Sunday, October 28, 2018

The Art and Science of Leadership

Leadership is far from a science. Many would even argue that it is more of a form of art. Since effective leadership means different things to different people, I wanted to dive a little deeper into this debate to glean a better understanding as to what great leaders do. It consists of a convergence of art and science. Tanveer Nasser shares this perspective:
Unlike science, art allows for a more subjective interpretation of ideas or concepts; that there’s no need for a singular, fixed answer or definition to understand it. As many artists say about their work, it’s not so much what they wanted you to see as it is what you choose to perceive within their construct. 
There are also many scientific disciplines that have helped us to gain insights into what makes one individual a more effective leader than others. Thanks to discoveries in the fields of organizational psychology and neuroscience, we can gain a better understanding of what human traits or behaviors are best suited for leadership, and why they are of benefit to the organizations and teams these individuals lead. While science might not provide us with a clear definition of what leadership is, it has proved to be vital to not only improving how we perceive this function but also how those who lead serve others through these roles.

Whether you are more on the side of art or leadership is beside the point.  Effective leaders consider not only specific requirements of the position and research, but also many unique components such as culture, environment, and the community. It is hard to say definitively that there is one style or technique that works best when all the variables are taken into consideration. Case in point. You could be a great leader in one position but be horrible in another if the same strategies are employed in different conditions. 

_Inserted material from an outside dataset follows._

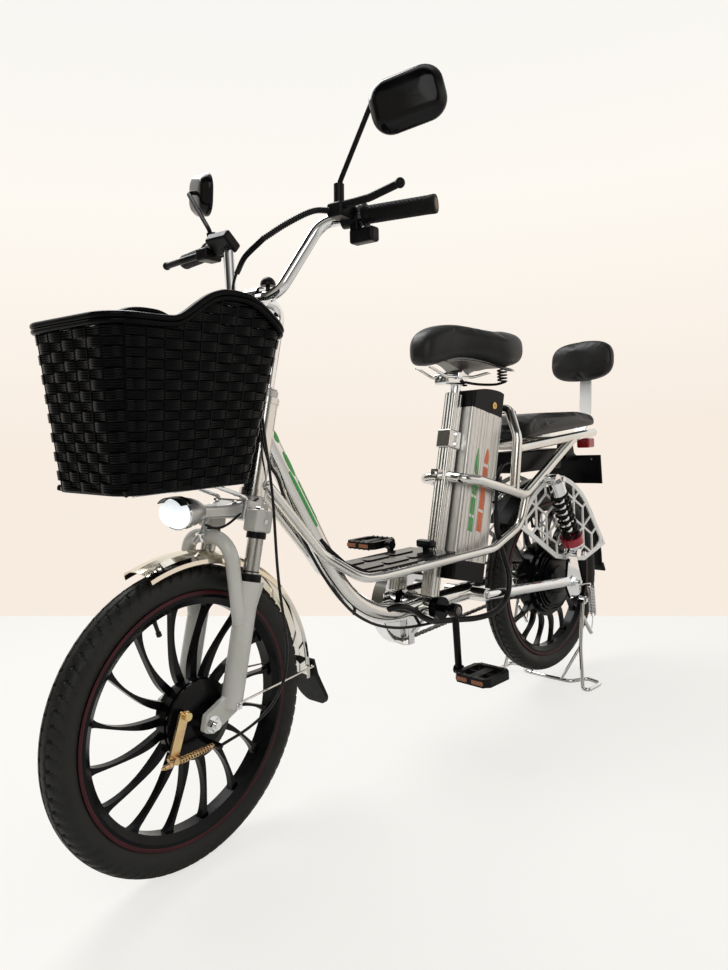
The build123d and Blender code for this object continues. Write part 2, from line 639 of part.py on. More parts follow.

By employing strategies that intersect between art and science, leaders can excel in their position regardless of title.  Below are five main focus areas. 

People

It is the people who drive change, not one person.  They are the most critical resource in any organization. Great leaders don’t tell others what to do, but instead, take them to where they need to be.  It is about making the time to empower others to be great even if they think they’re not.  The best leaders take the time to understand the strengths, weaknesses, and needs of those who they serve to build a culture of success. Take care of your people and they, in turn, will take care of you. 

Alignment

Leadership can seem like a juggling act with all of the mandates, directives, and goals at play.  Great leaders understand the importance of the long game and ensure that the day to day work is always aligned with the bigger picture.  They understand that putting an enormous amount of energy into short-term goals that might not positively impact culture is not a prudent way to achieve lofty goals.  Always remember that implementing and sustaining change is more of a marathon than a race.

Collective

Success in organizations is never the result of one person.  Great leaders celebrate the accomplishments of others above their own.  They are always quick to build others up as a way to share how their efforts have led to better outcomes.  As the old cliché goes, there is no “I” in team. Great leaders understand that they have to get the majority of their people moving in the same direction not because they have to, but because they want to. A focus on the collective can help to achieve this.

Respect

For the most part, there are no handouts in life.  Just because someone has a title, position, or power does not mean they are a leader or deserve your respect.  Leadership is about action, empathy, modeling, and selflessness.  One of the best ways to earn respect is not to ask others to do what you are not willing to do or have not done yourself.  You don’t have to be likable to earn this. 

Integrity

There might not be a more critical focus than this one.  A person who possesses this quality is viewed as honest, moral, honorable, righteous, fair, and trustworthy.  In a recent article, Marcel Schwantes said this about integrity, “It holds intelligence and energy together, or everything crumbles.” He continues to go on by explaining that integrity is what makes it hard to question a person's decisions. His or her actions are open for everyone to see and you can rest assured that he or she will use good judgment. Integrity is the essence of great leadership. 

When it comes to effective leadership, and the qualities leaders possess, you don’t have to be on one side of the fence.  The key is to embrace both the artistic and scientific aspects while growing into the best leader for your respective organization, school, or district.